Better Buses Action Week took place from the 4th-11th March in an attempt to sway Greater Manchester’s mayor, Andy Burnham, to re-regulate Manchester’s buses.

Burnham must decide between regulation of the bus network or entering into a partnership.

The action week was started by the campaign group Better Buses for Greater Manchester who want Greater Manchester bus services to be regulated.

The group found that 76% of people polled want re-regulation of buses in Greater Manchester.

Meetings with local leaders on buses and bus stops across Manchester took place over the action week to help convince Burnham to re-regulate the buses.

Re-regulation would allow control over bus fares, bus routes, and the ability to use a convenient travel card similar to the oyster card used in London.

Importantly, regulation would allow cross-subsidisation where money taken from busy bus routes can be used to pay for routes which are more socially necessary.

Local authorities currently have no control over the fares or routes of 80% of buses in Greater Manchester.

Despite this, 40% of the bus revenue comes from public money.

Greater Manchester buses were de-regulated in the 1980’s and by 1996, buses in the North of Manchester were sold to Stagecoach and buses in the South were sold to First Bus.

Bus usage since the 80’s has declined by 40% due to restricted routes and unreliability.

The call for re-regulation is strongly supported by the MP for Ashton, Angela Rayner: “I’ve seen how the withdrawal of vital bus services in my constituency – often without proper consultation – has affected passengers.

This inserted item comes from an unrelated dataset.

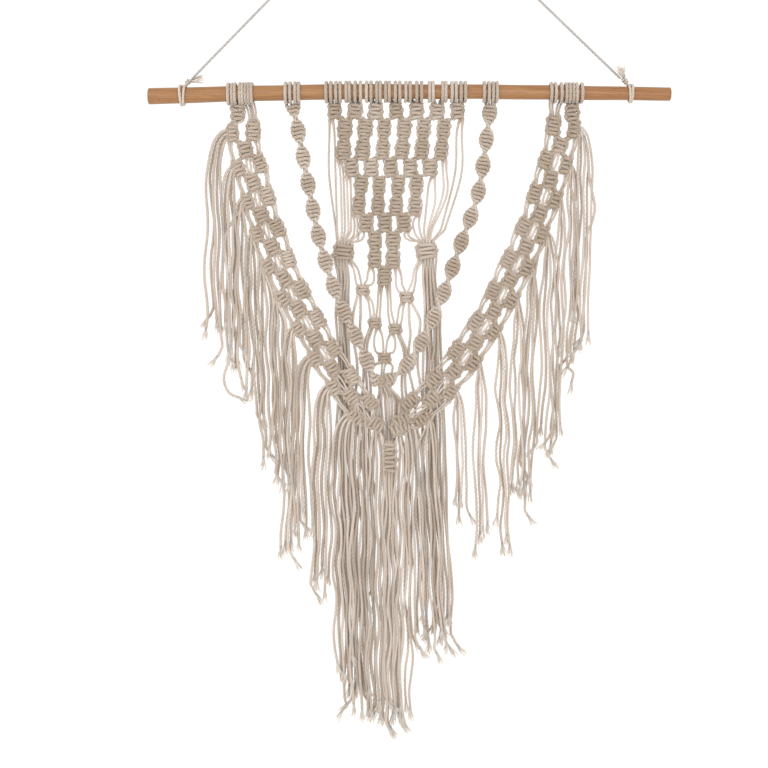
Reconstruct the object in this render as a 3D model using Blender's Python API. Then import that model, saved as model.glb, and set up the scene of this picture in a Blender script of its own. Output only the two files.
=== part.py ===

“I understand that there are times when difficult decisions have to be made and I know that some services become financially unviable. But it is vital that all options are explored before key services are cut. Anything less is unacceptable.”

Sir Richard Charles Leese, who has been leader of Manchester City Council since 1996, also agrees with the calls for re-regulation: “Manchester Labour is determined to make public transport serve the public by extending democratic control over bus services with straightforward smart ticketing covering bus, train, and tram.

“This fully completely aligns with the aims of the Better Buses campaign and we fully support the Better Buses Action Week.”